Exclusive: Wie is work in progress
Michelle Wie talks exclusively to ESPN STAR Sports ahead of the HSBC Women's Champions which starts on 25th February in Singapore.
By Eugene YS Han
For those who questioned the legitimacy of her staying power. For those who scoffed at her attempts at playing against men. For those who wrote her off when she went on a mini-slump. Michelle Wie is back with a vengeance and probably better than ever.
It was as if it was fated for her to suffer that wrist injury. She was then forced to slow down and take stock of her fledgling but colourful career.
"I broke three bones in my wrist and it was quite a traumatic injury," Wie said of the time she injured her wrist in 2007.
"I never had a serious injury like that before. So my mind wasn't broken but my wrist was. My mind thought my body was 100% so I went out there and gave it my all and it just didn't work out. The more you work at it the worse your condition will be. And it definitely got to me a little bit. Now it's all better and I feel great."
Wie may have been marked for greatness at 14 but it is only at 21 that she has truly convinced that she can now blossomed into a superstar-in-the-making.
It's no wonder that the golfing world is waiting with bated breath. Waiting at perhaps her next title win or even a triumph in a major in the not too far future. The expectations and stakes are higher, especially with golf missing you-know-who and with a financially-hit LPGA, can Wie handle the pressure and expectations?
"I just accepted it," revealed Wie when asked how she handled the stress of it all.
"It's going to come with the territory. I just accepted the fact that I'm going to have stress in this career. But it's also fun and the rewards are so much better."
And when the going gets tough, especially during the time when Wie was missing cuts and getting disqualified, she revealed that it was her family that helped her through the storm.
"I definitely hang on to the people I love. My support systems which are my parents, my friends and my fans. I hang on to the good times and to the future. I hang on to what's going to happen in the future."
Among some of Wie's unsavory experiences was when the 21-year-old decided to play in men's tournaments starting at the age of 14. She defended that decision and said it was something she had set her mind on doing.
"It's something I always wanted to do and when it's on my mind it's something I wanted to do it," she told ESPN STAR Sports.
"I'm not the type that allows other people's criticisms or thoughts to get to me. It's something I would have regretted if I didn't do it. I don't want to live my life at the end of it and be like 'I wish I should have done this, I should have done that'. So one of my mottos is: Living with no regrets and giving it my all."
They always say getting that first win is the hardest. So one could imagine the huge sign of relief when Wie finally got her first LPGA Tour victory - since she turned professional at 16 years of age - at the Lorena Ochoa Invitational in Mexico.
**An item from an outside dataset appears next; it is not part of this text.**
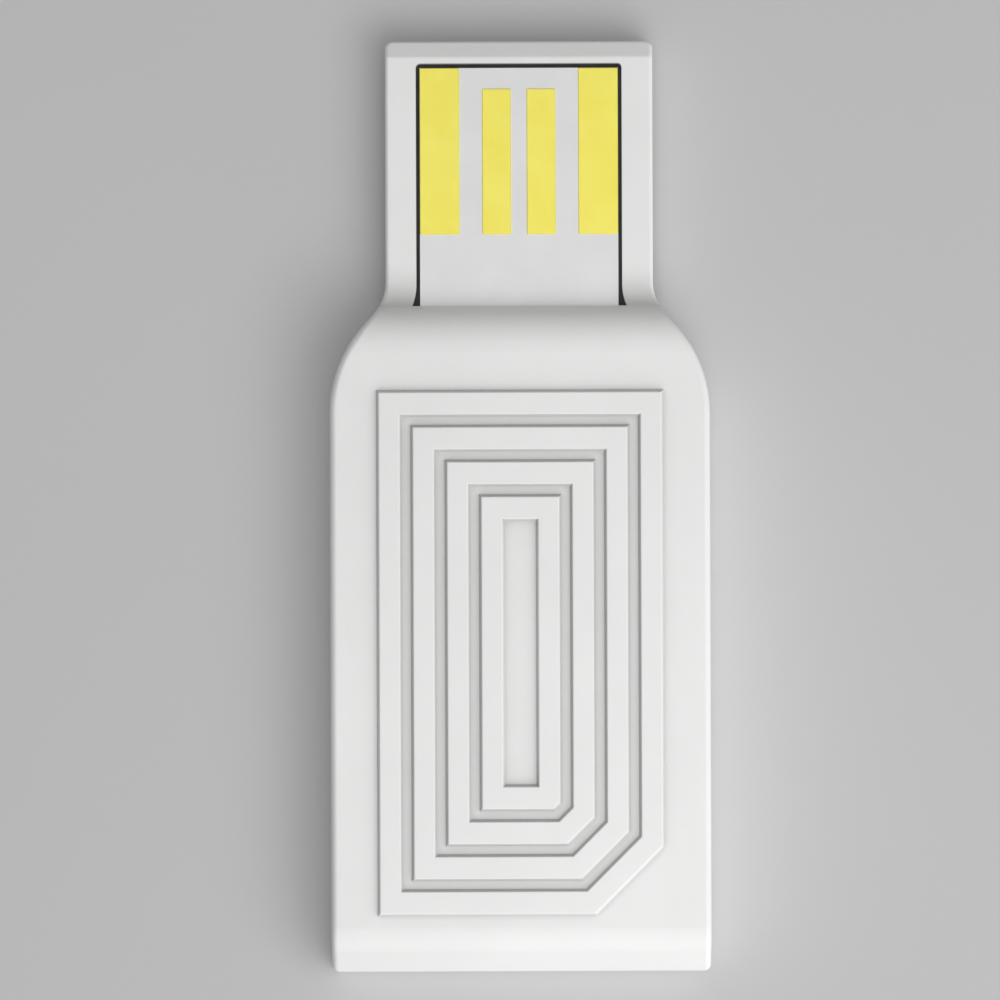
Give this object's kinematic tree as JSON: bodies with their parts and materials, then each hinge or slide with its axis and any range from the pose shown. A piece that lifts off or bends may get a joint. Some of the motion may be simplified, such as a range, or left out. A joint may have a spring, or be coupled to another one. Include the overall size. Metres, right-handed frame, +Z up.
{
  "type": "usb wifi adapter",
  "caption": "Slim moulded USB wifi adapter: a board-type plug with flat contacts in a frame, rounded shoulders, a raised pattern of nested ridges on the body and a slanted far end.",
  "frame": {"origin": "middle of the stick's length and width, on the plane of its flat underside", "axes": "+Y along the stick towards the tip of the USB plug, +X to the right seen from the ridged side, +Z up out of the ridged side"},
  "size_m": [0.017, 0.0418, 0.005],
  "materials": {
    "white_plastic": "satin moulded",
    "solder_mask": "satin",
    "contact_gold": "satin",
    "black_tape": "matt",
    "shield_metal": "brushed",
    "chip_plastic": "matt",
    "tinned_metal": "satin",
    "crystal_ceramic": "matt",
    "capacitor_ceramic": "matt",
    "resistor_body": "satin",
    "ferrite": "matt",
    "fuse_body": "satin",
    "copper": "satin"
  },
  "bodies": {
    "root": {"upper_housing": "white_plastic", "lower_housing": "white_plastic", "circuit_board": "solder_mask", "vbus_contact": "contact_gold", "data_minus_contact": "contact_gold", "data_plus_contact": "contact_gold", "ground_contact": "contact_gold", "test_points": "contact_gold", "tongue_tape": "black_tape", "shield_frame": "shield_metal", "shield_cover": "shield_metal", "crystal_lid": "shield_metal", "wifi_chip": "chip_plastic", "voltage_regulator": "chip_plastic", "esd_protector": "chip_plastic", "memory_chip": "chip_plastic", "wifi_chip_pads": "tinned_metal", "regulator_leads": "tinned_metal", "esd_protector_leads": "tinned_metal", "memory_chip_leads": "tinned_metal", "inductor_terminals": "tinned_metal", "fuse_terminals": "tinned_metal", "capacitor_terminals": "tinned_metal", "resistor_terminals": "tinned_metal", "crystal_base": "crystal_ceramic", "ceramic_capacitors": "capacitor_ceramic", "chip_resistors": "resistor_body", "power_inductor": "ferrite", "power_fuse": "fuse_body", "antenna_trace": "copper"}
  },
  "joints": []
}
"I was so happy and relieved to win But it also kinda made me want it (winning titles) even more. It made me practise so hard in the off-season than I ever had. It just motivated me to realise that there are still some things I needed to work on and I want to do better. It just felt so good that I wanted to do it again."
Golf may have been Michelle Wie's true calling but the energetic American is game for any kind of sports when she was younger.
"I played a lot of sports - I swam a lot, I was on the baseball team, I played soccer, I did ballet and gymnastics. I really wasn't very good at any of them," laughs Wie.
"And I also played a lot of tennis. But you know when I first started golf, I wasn't serious at all. I knew I always wanted to play sports and I wanted to be good at something. So golf (in the end) it worked out fortunately."
"I knew if I worked hard at it, cultivated it, it could possibly work. It's still work in progress though."
Wie is definitely a work in progress but there is much hope the 'Wie effect' can help Golf recover from being hit by financial and personal crises.